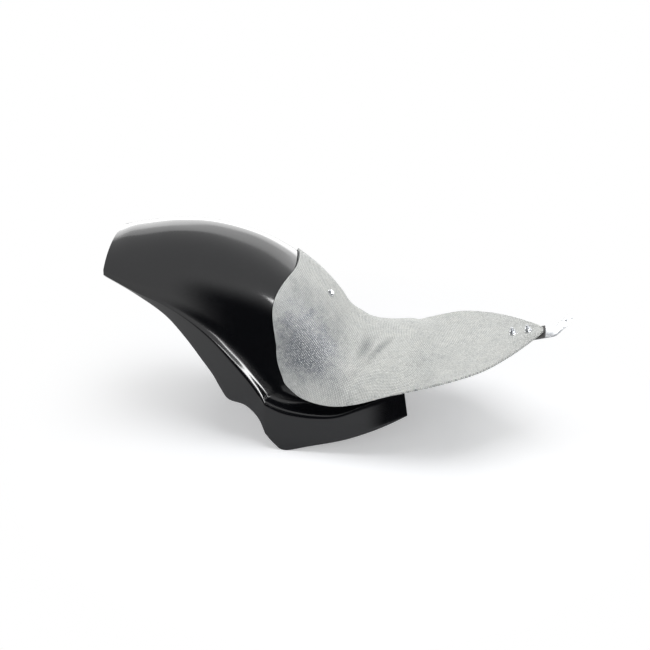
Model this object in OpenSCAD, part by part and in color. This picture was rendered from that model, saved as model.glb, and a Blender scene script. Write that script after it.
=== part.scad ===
// Rear fender with seat pan for a motorcycle.
// +X points forward, +Z up, and the centre plane is Y = 0. The fender stands
// as it does on the machine, with the seat rising towards the tank.

/* [Fender] */
// Radius of the ridge line over the wheel
ridge_r = 334; // [300:1:390]
// How far the tail reaches back past the top of the arch, in degrees
tail_angle = 23; // [15:1:35]
// Width of the shell at the tail
tail_w = 184; // [160:1:220]
// Width of the shell over the skirts
body_w = 260; // [235:1:300]
// Depth of the dome at the tail
tail_depth = 40; // [30:1:55]
// Height of the skirt wall at its rear corner
skirt_h = 66; // [50:1:90]
// Wall of the moulded shell
shell_t = 3; // [2:0.5:5]

/* [Seat pan] */
// How far the pan's edge stands out past the shell on each side
pan_overhang = 2; // [0:0.5:10]
// Length of the seat from the valley to the nose
seat_l = 284; // [240:1:340]
// Slope of the nose, in degrees
nose_pitch = 17; // [8:1:22]
// Thickness of the laminate
pan_t = 4; // [3:0.5:6]
// Gap between the pan and the shell
pan_gap = 0.8; // [0.6:0.1:1.5]

/* [Nose bracket] */
// Width of the steel strip
strip_w = 32; // [24:1:45]
// Thickness of the strip
strip_t = 3; // [2:0.5:4]
// Thickness of the rubber pad over the strip
pad_t = 3; // [2:0.5:5]
// Bend of the strip ahead of the nose, in degrees
strip_bend = 34; // [20:1:45]
// Length of the upturned end
strip_end = 36; // [28:1:60]
// Diameter of the mounting hole in the upturned end
strip_hole_d = 8.5; // [6:0.5:11]

/* [Fasteners] */
// Thread diameter of the bolts
bolt_d = 6; // [5:1:8]
// Distance between the two nose bolts
bolt_pitch = 27; // [22:1:40]
// Clearance of each drilled hole over its bolt
hole_play = 0.6; // [0.4:0.1:1.5]

/* [Hidden] */

seat = 0.05;            // running fit between stacked hardware
lift = 0.3;             // washer clearance over the laminate
hole_d = bolt_d + hole_play;
washer_d = 2 * bolt_d;
washer_t = 0.25 * bolt_d;
nut_af = 5 / 3 * bolt_d;
nut_h = 0.8 * bolt_d;
head_h = 2 / 3 * bolt_d;
stub = bolt_d;          // thread left standing above each nut

// Wheel centre, measured from the lowest point of the skirts
wheel_x = -205;
wheel_z = ridge_r - 304;

tail_lean = 3;          // how far the top of the tail's cut leans forward, in degrees

half_tail = tail_w / 2;
half_body = body_w / 2;

// A point at a radius and an angle ahead of the top, about the wheel centre
function about_wheel(r, a) = [wheel_x + r * sin(a), wheel_z + r * cos(a)];

// Width of the arch between its tail, 0, and the skirts, 1
function arch_half(f) = half_tail + (half_body - half_tail) * f;

// How far the ridge swells off its circle towards the seat
function swell(a) = 0.13 * max(0, a + 5);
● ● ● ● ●
**Stated task**
Please repeat word for word the lines above that run from the beginning through the line containing "towards the tank.", keeping both the first and that last line.

**Output of the exercise**
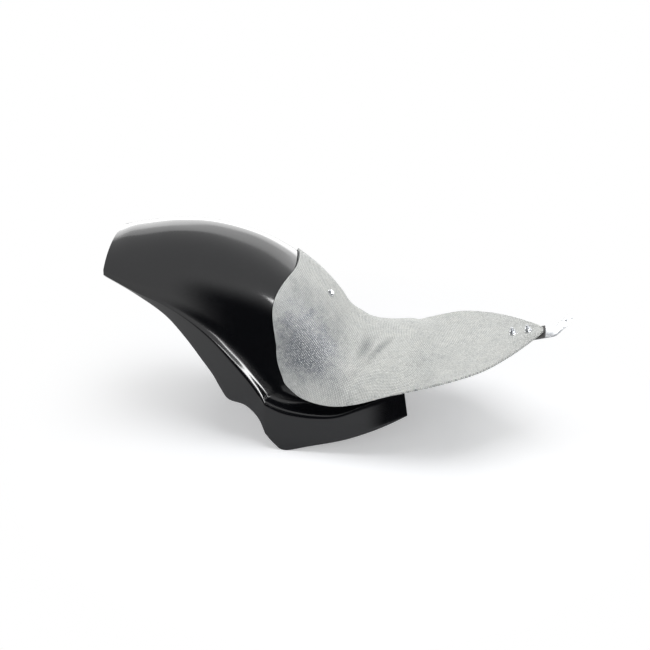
Model this object in OpenSCAD, part by part and in color. This picture was rendered from that model, saved as model.glb, and a Blender scene script. Write that script after it.
=== part.scad ===
// Rear fender with seat pan for a motorcycle.
// +X points forward, +Z up, and the centre plane is Y = 0. The fender stands
// as it does on the machine, with the seat rising towards the tank.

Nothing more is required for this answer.